**What you should do**
Reproduce exactly the opening lines of the listing, stopping after the line that contains "const hollowTopRound = 3.8;" and including it.

**Data**
______________________________

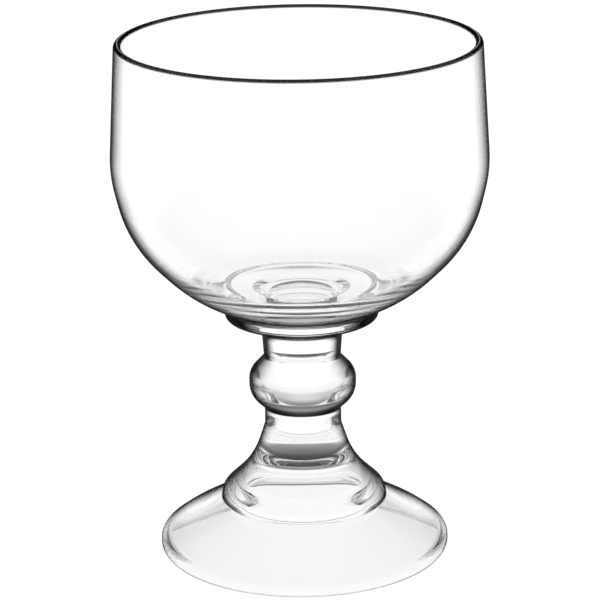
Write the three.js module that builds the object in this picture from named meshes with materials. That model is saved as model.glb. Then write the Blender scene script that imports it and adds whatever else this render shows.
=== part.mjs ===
// Schooner glass: a wide, heavy drinking goblet of clear glass.
// Millimetres, +Z up. The axis of the glass is Z, and the foot stands on z = 0.
// Every piece is a solid of revolution. The pieces are stacked and hot-joined,
// so each meets the next on a flat ring or disc at one shared height.

import * as THREE from 'three';

// Glass
const glassColour = 0xf2f6f5;
const glassRoughness = 0.03;

// Fineness of the surfaces
const segments = 48;
const arcStep = 15; // degrees between two points of a rounded corner

// Main sizes
const glassHeight = 163.5;
const bellyRadius = 58.35;
const footRadius = 45.6;

// Foot: a spreading skirt, hollow underneath
const footHeight = 16.5;
const footEdgeHeight = 4.3;
const footUnderRound = 2.3;
const footTopRound = 2.6;
const footBulgeInset = 5.3; // the top bulges a little, a short way in from the edge
const footBulgeHeight = 8.3;
const footBulgeRound = 49;
const restWidth = 4.5; // the flat ring that the glass stands on, and its outer rounding
const hollowLipHeight = 1.8;
const hollowLipRound = 1.5;
const hollowTopDepth = 2.0; // from the foot's top to where the hollow starts to spread
const hollowTopSpread = 0.15;
const hollowTopRound = 3.8;

// Stem: a bell with a domed hollow, which narrows to a solid waist
const waistRadius = 12.0;
const waistRound = 4.0;
const bellBaseRadius = 26.0;
const bellWall = 6.15; // measured level, at the bell's base
const bellHipSpread = 0.2; // the bell rises almost upright and then turns in at its hip
const bellHipRise = 2.8;
const bellHipRound = 6.15;
const bellRise = 12.4; // from the foot to the bell's shoulder
const bellShoulderSpread = 4.0; // how far the shoulder stands out from the waist
const bellShoulderRound = 27;
const domeSideInset = 0.35; // the dome's side leans in from its base to its hip
const domeSideRise = 4.5;
const domeSideRound = 6;
const domeRise = 14.5; // from the foot to the dome's top
const domeTopRadius = 12.5;
const domeTopRound = 11;
const shoulderToWaist = 12.0;
const waistToKnop = 5.7;

// Knop: the fat ring round the stem
const knopBulge = 4.75; // how far it stands out from the waist
const knopLowerSlope = 4.4;
const knopLowerRound = 7.2;
const knopMiddle = 7.1;
const knopUpperRound = 5.9;
const knopUpperSlope = 5.0;

// Neck and collar under the bowl
const neckHeight = 12.9;
const neckFlareHeight = 4.6; // the part of the neck that flares
const neckFlareRound = 5.0;
const neckSpread = 0.6;
const neckFlareSpread = 4.0;
const collarRadius = 23.9;
const collarHeight = 3.9;
const collarEdgeRound = 1.35;

// Bowl, outside: it widens from the collar to the belly, and closes a little to the rim
const bellyRound = 39;
const turnInset = 4.9;
const turnRound = 40;
const lowInset = 22.45;
const lowRound = 51;
const rimInset = 2.5;
const collarToLow = 5.25;
const lowToTurn = 17.85;
const turnToBelly = 20.6;

// Bowl, wall and floor
const rimBeadWidth = 2.65;
const rimBeadDepth = 6.0;
const rimBeadRound = 15;
const upperWall = 1.95;
const bellyWall = 1.75;
const turnWall = 1.9;
const lowWall = 2.8;
const lowInnerRound = 29;
const floorThickness = 5.4;
const floorRadius = 8.0;
const floorRound = 40;

// Heights of the joints, from the table up
const knopBase = footHeight + bellRise + shoulderToWaist + waistToKnop;
const knopTop = knopBase + knopLowerSlope + knopMiddle + knopUpperSlope;
const collarBase = knopTop + neckHeight;
const collarTop = collarBase + collarHeight;

// A profile point: radius, height and, at a corner, the radius of its rounding.
function at(radius, height, rounding = 0) {
  return { point: new THREE.Vector2(radius, height), rounding };
}

// The points of one corner, with the arc that rounds it.
function cornerPoints(before, corner, after) {
  const { point, rounding } = corner;
  if (rounding === 0) return [point];
  const toBefore = before.point.clone().sub(point);
  const toAfter = after.point.clone().sub(point);
  const reach = Math.min(toBefore.length(), toAfter.length());
  toBefore.normalize();
  toAfter.normalize();
  const half = Math.acos(THREE.MathUtils.clamp(toBefore.dot(toAfter), -1, 1)) / 2;
  const tangent = Math.min(rounding / Math.tan(half), reach);
  const radius = tangent * Math.tan(half);
  const centre = toBefore.clone().add(toAfter).normalize();
  centre.multiplyScalar(radius / Math.sin(half)).add(point);
  const start = point.clone().addScaledVector(toBefore, tangent).sub(centre);
  const end = point.clone().addScaledVector(toAfter, tangent).sub(centre);
  const turn = Math.atan2(start.cross(end), start.dot(end));
  const steps = Math.max(2, Math.ceil(Math.abs(THREE.MathUtils.radToDeg(turn)) / arcStep));
  const origin = new THREE.Vector2();
  return Array.from({ length: steps + 1 }, (_, step) =>
    start.clone().rotateAround(origin, (turn * step) / steps).add(centre));
}

// A profile with its corners rounded. The first and last points stay as they are.
function roundedProfile(corners) {
  const last = corners.length - 1;
  const points = corners.flatMap((corner, index) =>
    index === 0 || index === last
      ? [corner.point]
      : cornerPoints(corners[index - 1], corner, corners[index + 1]));
  const tiny = 1e-3;
  return points.filter((point, index) => index === 0 || point.distanceTo(points[index - 1]) > tiny);
}

// A glass piece turned from its profile, which runs outside up and inside down.
function turned(name, corners) {
  const geometry = new THREE.LatheGeometry(roundedProfile(corners), segments);
  geometry.rotateX(Math.PI / 2);
  const material = new THREE.MeshStandardMaterial({
    color: glassColour,
    roughness: glassRoughness,
    metalness: 0,
  });
  const mesh = new THREE.Mesh(geometry, material);
  mesh.name = name;
  return mesh;
}

// A corner moved into the glass, so that both lines that meet there move by the wall.
function movedInward(before, corner, after, wall, rounding) {
  const toBefore = before.point.clone().sub(corner.point).normalize();
  const toAfter = after.point.clone().sub(corner.point).normalize();
  const half = Math.acos(THREE.MathUtils.clamp(toBefore.dot(toAfter), -1, 1)) / 2;
  const inward = toBefore.add(toAfter).normalize().multiplyScalar(wall / Math.sin(half));
  const moved = corner.point.clone().add(inward);
  return at(moved.x, moved.y, rounding);
}

// Foot: a ring that rests on its flat lower edge and rises to the bell's base.
const domeBaseRadius = bellBaseRadius - bellWall;

function makeFoot() {
  const restInnerRadius = footRadius - restWidth;
  return turned('foot', [
    at(restInnerRadius, 0),
    at(footRadius, 0, footUnderRound),
    at(footRadius, footEdgeHeight, footTopRound),
    at(footRadius - footBulgeInset, footBulgeHeight, footBulgeRound),
    at(bellBaseRadius, footHeight),
    at(domeBaseRadius, footHeight),
    at(domeBaseRadius + hollowTopSpread, footHeight - hollowTopDepth, hollowTopRound),
    at(restInnerRadius, hollowLipHeight, hollowLipRound),
    at(restInnerRadius, 0),
  ]);
}

// Stem: the bell, closed above its dome, and the waist under the knop.
function makeStem() {
  const shoulderHeight = footHeight + bellRise;
  const domeTop = footHeight + domeRise;
  return turned('stem', [
    at(0, domeTop),
    at(domeTopRadius, domeTop, domeTopRound),
    at(domeBaseRadius - domeSideInset, footHeight + domeSideRise, domeSideRound),
    at(domeBaseRadius, footHeight),
    at(bellBaseRadius, footHeight),
    at(bellBaseRadius + bellHipSpread, footHeight + bellHipRise, bellHipRound),
    at(waistRadius + bellShoulderSpread, shoulderHeight, bellShoulderRound),
    at(waistRadius, shoulderHeight + shoulderToWaist, waistRound),
    at(waistRadius, knopBase),
    at(0, knopBase),
  ]);
}

function makeKnop() {
  const knopRadius = waistRadius + knopBulge;
  return turned('knop', [
    at(0, knopBase),
    at(waistRadius, knopBase),
    at(knopRadius, knopBase + knopLowerSlope, knopLowerRound),
    at(knopRadius, knopTop - knopUpperSlope, knopUpperRound),
    at(waistRadius, knopTop),
    at(0, knopTop),
  ]);
}

function makeNeck() {
  return turned('neck', [
    at(0, knopTop),
    at(waistRadius, knopTop),
    at(waistRadius + neckSpread, collarBase - neckFlareHeight, neckFlareRound),
    at(waistRadius + neckFlareSpread, collarBase),
    at(0, collarBase),
  ]);
}

function makeCollar() {
  return turned('collar', [
    at(0, collarBase),
    at(collarRadius, collarBase, collarEdgeRound),
    at(collarRadius, collarTop),
    at(0, collarTop),
  ]);
}

// Bowl: open at the top, with a wall that thickens towards the floor and a beaded rim.
function makeBowl() {
  const lowHeight = collarTop + collarToLow;
  const turnHeight = lowHeight + lowToTurn;
  const bellyHeight = turnHeight + turnToBelly;
  const floorHeight = collarTop + floorThickness;
  const rimRadius = bellyRadius - rimInset;

  const base = at(collarRadius, collarTop);
  const low = at(bellyRadius - lowInset, lowHeight, lowRound);
  const turn = at(bellyRadius - turnInset, turnHeight, turnRound);
  const belly = at(bellyRadius, bellyHeight, bellyRound);
  const bead = rimBeadWidth / 2;
  const rim = at(rimRadius, glassHeight, bead);
  const underBead = rim.point.clone().lerp(belly.point, rimBeadDepth / (glassHeight - bellyHeight));
  return turned('bowl', [
    at(0, collarTop),
    base,
    low,
    turn,
    belly,
    rim,
    at(rimRadius - rimBeadWidth, glassHeight, bead),
    at(underBead.x - upperWall, underBead.y, rimBeadRound),
    movedInward(turn, belly, rim, bellyWall, bellyRound - bellyWall),
    movedInward(low, turn, belly, turnWall, turnRound - turnWall),
    movedInward(base, low, turn, lowWall, lowInnerRound),
    at(floorRadius, floorHeight, floorRound),
    at(0, floorHeight),
  ]);
}

const schoonerGlass = new THREE.Group();
schoonerGlass.add(makeFoot(), makeStem(), makeKnop(), makeNeck(), makeCollar(), makeBowl());

export default schoonerGlass;
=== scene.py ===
import math

import bmesh
import bpy
from mathutils import Matrix, Vector


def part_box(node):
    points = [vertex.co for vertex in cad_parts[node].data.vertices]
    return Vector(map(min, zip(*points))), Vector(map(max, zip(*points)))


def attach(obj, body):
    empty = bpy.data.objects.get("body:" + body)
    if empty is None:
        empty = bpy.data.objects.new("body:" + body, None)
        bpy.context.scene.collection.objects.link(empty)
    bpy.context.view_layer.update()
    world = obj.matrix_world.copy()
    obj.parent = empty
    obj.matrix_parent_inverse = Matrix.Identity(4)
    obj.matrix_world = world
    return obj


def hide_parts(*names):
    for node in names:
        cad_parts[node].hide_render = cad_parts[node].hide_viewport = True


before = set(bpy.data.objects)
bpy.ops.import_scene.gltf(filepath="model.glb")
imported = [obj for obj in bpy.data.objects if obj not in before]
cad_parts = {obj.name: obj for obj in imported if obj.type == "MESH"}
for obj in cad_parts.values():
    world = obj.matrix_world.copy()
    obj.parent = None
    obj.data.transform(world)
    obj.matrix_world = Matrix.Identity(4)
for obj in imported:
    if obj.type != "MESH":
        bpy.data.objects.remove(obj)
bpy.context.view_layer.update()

MM = 0.001


def joint_height(node):
    """The height in mm at which a CAD node ends and the next one begins."""
    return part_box(node)[1].z / MM


def widest(node):
    """The largest radius of a CAD node in mm."""
    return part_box(node)[1].x / MM


# Sizes in mm, which repeat those of the CAD where the frame does not give them
foot_top = joint_height("foot")
stem_top = joint_height("stem")
knop_top = joint_height("knop")
neck_top = joint_height("neck")
collar_top = joint_height("collar")
rim_top = joint_height("bowl")
foot_radius = widest("foot")
knop_radius = widest("knop")
collar_radius = widest("collar")

waist_radius = 12.0
rest_width = 4.5
bell_base_radius = 26.0
bell_wall = 6.15
bell_rise = 12.4
shoulder_to_waist = 12.0
dome_top = foot_top + 14.5
dome_base_radius = bell_base_radius - bell_wall
rest_inner_radius = foot_radius - rest_width

belly_radius = 58.35
belly_trim = 0.09  # keeps the smooth visual inside the box of the faceted CAD
low_height = collar_top + 5.25
turn_height = low_height + 17.85
belly_height = turn_height + 20.6

rim_radius = belly_radius - 2.5
bead_width = 2.65
bead_depth = 6.0
upper_wall = 1.95
belly_wall = 1.75
turn_wall = 1.9
low_wall = 2.8
floor_top = collar_top + 5.4
floor_radius = 8.0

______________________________

**Final result**
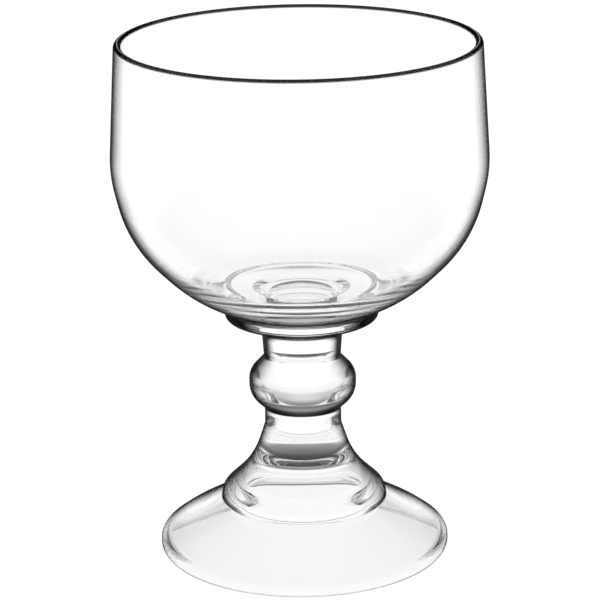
Write the three.js module that builds the object in this picture from named meshes with materials. That model is saved as model.glb. Then write the Blender scene script that imports it and adds whatever else this render shows.
=== part.mjs ===
// Schooner glass: a wide, heavy drinking goblet of clear glass.
// Millimetres, +Z up. The axis of the glass is Z, and the foot stands on z = 0.
// Every piece is a solid of revolution. The pieces are stacked and hot-joined,
// so each meets the next on a flat ring or disc at one shared height.

import * as THREE from 'three';

// Glass
const glassColour = 0xf2f6f5;
const glassRoughness = 0.03;

// Fineness of the surfaces
const segments = 48;
const arcStep = 15; // degrees between two points of a rounded corner

// Main sizes
const glassHeight = 163.5;
const bellyRadius = 58.35;
const footRadius = 45.6;

// Foot: a spreading skirt, hollow underneath
const footHeight = 16.5;
const footEdgeHeight = 4.3;
const footUnderRound = 2.3;
const footTopRound = 2.6;
const footBulgeInset = 5.3; // the top bulges a little, a short way in from the edge
const footBulgeHeight = 8.3;
const footBulgeRound = 49;
const restWidth = 4.5; // the flat ring that the glass stands on, and its outer rounding
const hollowLipHeight = 1.8;
const hollowLipRound = 1.5;
const hollowTopDepth = 2.0; // from the foot's top to where the hollow starts to spread
const hollowTopSpread = 0.15;
const hollowTopRound = 3.8;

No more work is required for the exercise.